Exercise -
State the number of lines below in which the word "handed" appears. Nothing else belongs in the answer.

┄┄┄┄┄┄

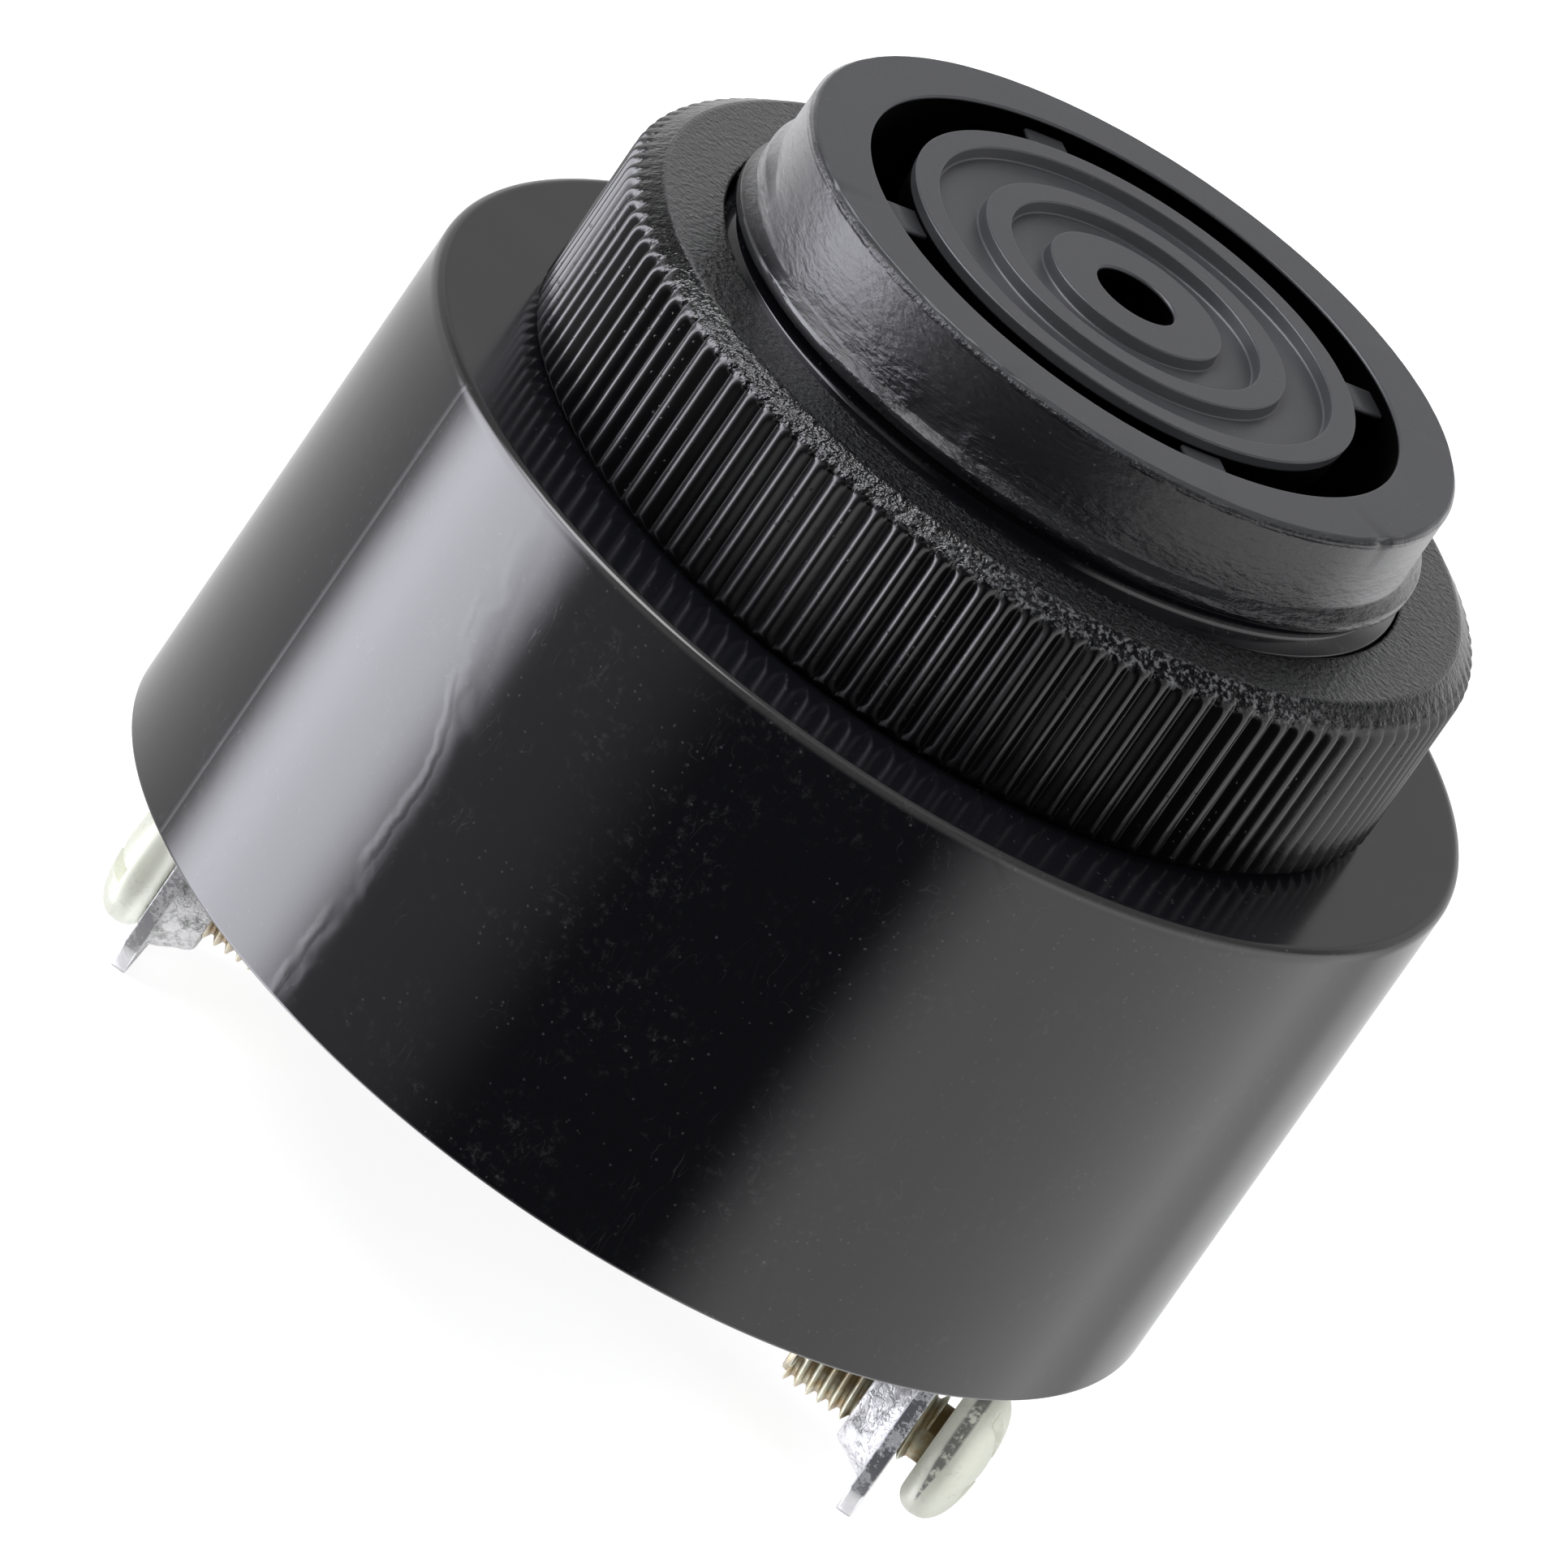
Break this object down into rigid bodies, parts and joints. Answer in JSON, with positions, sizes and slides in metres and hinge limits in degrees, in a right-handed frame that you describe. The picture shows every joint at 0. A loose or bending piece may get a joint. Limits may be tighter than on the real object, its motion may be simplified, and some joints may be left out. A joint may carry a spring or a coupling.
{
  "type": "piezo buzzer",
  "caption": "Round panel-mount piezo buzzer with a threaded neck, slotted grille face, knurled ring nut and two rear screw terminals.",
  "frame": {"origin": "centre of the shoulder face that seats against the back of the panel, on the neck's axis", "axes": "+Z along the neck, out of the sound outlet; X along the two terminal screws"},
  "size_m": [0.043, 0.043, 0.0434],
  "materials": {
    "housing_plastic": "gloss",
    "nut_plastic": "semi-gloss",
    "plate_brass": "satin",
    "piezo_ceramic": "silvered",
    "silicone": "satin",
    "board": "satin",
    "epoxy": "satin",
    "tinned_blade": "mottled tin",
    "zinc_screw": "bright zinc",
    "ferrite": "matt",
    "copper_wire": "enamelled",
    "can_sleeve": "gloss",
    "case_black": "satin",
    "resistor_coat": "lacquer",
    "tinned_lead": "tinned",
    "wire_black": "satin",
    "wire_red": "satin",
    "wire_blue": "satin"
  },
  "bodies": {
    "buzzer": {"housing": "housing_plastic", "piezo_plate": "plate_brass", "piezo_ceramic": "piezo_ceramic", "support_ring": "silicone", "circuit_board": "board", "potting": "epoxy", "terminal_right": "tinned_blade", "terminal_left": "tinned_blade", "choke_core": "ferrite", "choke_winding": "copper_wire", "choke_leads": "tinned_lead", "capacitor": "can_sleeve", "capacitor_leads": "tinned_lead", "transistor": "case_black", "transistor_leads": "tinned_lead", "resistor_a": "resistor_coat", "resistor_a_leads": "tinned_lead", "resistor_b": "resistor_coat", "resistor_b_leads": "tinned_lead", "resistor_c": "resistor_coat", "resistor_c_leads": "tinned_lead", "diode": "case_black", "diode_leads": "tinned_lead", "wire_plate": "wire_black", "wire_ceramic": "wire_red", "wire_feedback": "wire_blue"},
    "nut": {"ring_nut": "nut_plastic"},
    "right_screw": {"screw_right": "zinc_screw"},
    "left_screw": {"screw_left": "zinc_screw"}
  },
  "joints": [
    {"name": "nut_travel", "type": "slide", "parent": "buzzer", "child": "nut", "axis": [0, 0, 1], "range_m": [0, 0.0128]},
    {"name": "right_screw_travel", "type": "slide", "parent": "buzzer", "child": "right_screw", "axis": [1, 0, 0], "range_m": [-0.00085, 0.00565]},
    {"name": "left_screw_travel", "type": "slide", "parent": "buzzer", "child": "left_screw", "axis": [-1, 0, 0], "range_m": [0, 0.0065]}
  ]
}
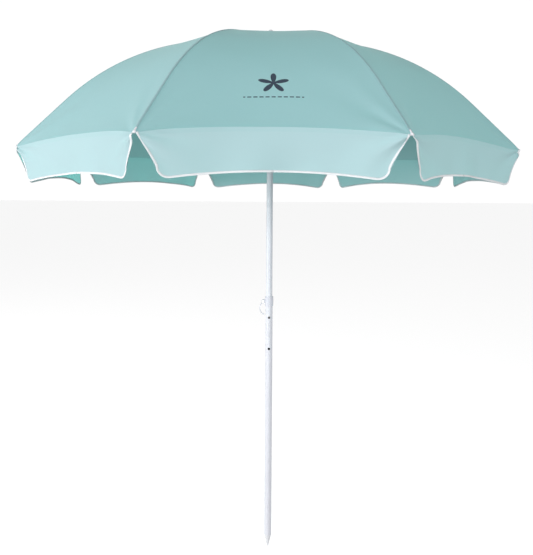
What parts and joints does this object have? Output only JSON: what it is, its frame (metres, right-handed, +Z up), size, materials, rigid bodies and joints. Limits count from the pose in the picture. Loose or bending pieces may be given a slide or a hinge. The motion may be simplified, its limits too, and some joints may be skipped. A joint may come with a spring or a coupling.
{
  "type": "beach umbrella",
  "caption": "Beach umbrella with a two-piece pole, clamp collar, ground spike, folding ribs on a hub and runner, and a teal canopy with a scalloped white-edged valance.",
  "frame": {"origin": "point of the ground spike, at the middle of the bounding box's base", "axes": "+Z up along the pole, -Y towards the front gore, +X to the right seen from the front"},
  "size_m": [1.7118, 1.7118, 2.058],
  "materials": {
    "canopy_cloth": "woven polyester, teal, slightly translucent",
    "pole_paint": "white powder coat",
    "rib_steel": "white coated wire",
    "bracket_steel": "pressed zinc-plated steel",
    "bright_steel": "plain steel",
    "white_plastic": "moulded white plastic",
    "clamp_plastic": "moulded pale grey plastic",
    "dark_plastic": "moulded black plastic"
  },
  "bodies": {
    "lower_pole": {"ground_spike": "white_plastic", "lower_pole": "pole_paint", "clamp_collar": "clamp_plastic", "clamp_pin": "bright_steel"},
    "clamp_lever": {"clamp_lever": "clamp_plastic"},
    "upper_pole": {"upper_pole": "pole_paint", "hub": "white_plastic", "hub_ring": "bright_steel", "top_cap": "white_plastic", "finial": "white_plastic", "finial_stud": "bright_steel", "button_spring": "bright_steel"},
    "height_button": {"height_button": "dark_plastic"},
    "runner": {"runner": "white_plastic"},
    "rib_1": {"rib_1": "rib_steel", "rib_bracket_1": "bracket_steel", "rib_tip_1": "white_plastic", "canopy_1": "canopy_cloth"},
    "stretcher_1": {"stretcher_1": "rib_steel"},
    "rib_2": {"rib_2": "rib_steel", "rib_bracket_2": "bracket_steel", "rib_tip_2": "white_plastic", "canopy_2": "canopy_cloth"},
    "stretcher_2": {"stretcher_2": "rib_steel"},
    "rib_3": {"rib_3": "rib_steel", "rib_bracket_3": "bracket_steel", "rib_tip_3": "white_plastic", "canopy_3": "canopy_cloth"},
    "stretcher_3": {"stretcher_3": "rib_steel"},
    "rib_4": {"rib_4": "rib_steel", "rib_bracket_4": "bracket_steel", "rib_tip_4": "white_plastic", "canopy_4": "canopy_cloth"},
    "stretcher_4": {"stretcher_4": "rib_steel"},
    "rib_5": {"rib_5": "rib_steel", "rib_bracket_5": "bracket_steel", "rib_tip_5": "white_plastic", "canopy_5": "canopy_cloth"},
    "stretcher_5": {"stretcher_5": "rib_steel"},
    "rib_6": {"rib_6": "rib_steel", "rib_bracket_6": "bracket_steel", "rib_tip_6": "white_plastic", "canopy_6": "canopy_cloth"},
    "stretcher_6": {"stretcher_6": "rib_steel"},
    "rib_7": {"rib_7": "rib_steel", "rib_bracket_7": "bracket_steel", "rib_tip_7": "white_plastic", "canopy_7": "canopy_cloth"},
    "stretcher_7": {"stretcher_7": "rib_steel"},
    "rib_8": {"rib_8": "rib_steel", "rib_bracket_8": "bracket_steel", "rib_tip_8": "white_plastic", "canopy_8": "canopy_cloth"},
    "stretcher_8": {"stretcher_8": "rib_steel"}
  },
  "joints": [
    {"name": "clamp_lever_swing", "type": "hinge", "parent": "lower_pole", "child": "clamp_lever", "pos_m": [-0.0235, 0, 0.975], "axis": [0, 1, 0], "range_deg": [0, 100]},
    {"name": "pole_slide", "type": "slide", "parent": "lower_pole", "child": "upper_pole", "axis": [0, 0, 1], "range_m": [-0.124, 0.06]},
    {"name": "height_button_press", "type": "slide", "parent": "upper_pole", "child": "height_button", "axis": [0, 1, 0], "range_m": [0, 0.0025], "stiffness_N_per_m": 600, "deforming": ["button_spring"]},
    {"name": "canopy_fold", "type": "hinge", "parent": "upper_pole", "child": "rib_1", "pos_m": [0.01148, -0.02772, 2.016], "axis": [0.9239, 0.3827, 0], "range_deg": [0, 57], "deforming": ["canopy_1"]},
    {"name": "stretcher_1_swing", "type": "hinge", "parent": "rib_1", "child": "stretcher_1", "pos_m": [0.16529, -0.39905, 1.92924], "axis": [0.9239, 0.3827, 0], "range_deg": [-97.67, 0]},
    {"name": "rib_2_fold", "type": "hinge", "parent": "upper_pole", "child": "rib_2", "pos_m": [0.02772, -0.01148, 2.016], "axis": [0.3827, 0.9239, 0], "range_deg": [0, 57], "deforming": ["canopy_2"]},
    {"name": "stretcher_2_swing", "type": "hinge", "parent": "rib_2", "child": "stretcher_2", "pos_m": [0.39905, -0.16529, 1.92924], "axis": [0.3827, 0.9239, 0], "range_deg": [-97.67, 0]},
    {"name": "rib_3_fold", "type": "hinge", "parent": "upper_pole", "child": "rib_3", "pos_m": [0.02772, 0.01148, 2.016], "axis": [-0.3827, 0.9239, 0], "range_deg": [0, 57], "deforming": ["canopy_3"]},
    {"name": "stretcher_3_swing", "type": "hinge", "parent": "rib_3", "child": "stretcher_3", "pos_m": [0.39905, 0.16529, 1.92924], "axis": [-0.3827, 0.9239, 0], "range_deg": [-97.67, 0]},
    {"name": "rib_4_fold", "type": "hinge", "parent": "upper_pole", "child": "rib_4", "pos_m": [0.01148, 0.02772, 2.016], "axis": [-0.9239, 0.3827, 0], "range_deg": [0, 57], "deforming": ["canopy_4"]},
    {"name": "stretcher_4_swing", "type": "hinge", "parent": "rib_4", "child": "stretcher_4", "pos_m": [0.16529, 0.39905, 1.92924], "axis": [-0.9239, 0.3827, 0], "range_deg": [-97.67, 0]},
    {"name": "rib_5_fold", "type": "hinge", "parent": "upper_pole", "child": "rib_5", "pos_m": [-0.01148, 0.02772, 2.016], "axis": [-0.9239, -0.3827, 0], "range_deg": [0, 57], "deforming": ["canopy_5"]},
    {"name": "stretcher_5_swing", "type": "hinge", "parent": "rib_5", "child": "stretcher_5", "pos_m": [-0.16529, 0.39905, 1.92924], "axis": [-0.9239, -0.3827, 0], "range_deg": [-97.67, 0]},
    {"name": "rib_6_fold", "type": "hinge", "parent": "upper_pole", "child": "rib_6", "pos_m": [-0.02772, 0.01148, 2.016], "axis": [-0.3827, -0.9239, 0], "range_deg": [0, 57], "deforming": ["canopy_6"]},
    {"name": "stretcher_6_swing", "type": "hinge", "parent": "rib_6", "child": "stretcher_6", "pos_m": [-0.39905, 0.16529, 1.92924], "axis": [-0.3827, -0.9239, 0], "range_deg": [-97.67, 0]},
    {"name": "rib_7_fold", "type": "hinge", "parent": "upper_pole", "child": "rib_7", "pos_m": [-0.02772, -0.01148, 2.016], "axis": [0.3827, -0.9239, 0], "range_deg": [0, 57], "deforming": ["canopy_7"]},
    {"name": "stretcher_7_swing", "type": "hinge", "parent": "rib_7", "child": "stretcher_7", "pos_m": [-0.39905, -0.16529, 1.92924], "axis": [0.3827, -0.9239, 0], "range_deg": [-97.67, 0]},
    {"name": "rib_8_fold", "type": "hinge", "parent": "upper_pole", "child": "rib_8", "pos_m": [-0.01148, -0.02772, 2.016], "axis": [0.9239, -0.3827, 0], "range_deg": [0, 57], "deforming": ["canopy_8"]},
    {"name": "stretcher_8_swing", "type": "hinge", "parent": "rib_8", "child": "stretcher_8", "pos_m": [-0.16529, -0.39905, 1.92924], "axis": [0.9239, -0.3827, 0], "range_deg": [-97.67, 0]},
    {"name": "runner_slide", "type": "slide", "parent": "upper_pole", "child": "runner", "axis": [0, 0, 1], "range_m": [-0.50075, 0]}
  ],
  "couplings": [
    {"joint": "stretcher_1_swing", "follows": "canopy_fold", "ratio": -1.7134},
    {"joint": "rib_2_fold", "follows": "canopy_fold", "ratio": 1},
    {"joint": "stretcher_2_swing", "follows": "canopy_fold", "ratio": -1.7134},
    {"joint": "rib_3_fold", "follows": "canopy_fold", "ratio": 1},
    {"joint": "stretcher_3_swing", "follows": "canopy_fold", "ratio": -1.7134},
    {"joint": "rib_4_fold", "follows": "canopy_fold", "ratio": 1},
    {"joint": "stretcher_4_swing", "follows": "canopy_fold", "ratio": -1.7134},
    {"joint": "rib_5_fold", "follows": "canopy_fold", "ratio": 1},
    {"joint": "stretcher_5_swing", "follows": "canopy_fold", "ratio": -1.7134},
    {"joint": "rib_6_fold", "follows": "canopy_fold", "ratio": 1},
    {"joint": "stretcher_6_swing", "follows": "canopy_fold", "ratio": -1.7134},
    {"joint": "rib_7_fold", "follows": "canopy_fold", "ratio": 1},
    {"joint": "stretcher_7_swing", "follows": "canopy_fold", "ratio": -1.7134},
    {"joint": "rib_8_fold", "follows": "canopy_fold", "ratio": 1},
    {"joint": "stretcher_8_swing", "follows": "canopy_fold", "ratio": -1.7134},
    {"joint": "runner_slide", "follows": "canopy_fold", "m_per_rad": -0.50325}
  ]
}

┄┄┄┄┄┄

Reply -
2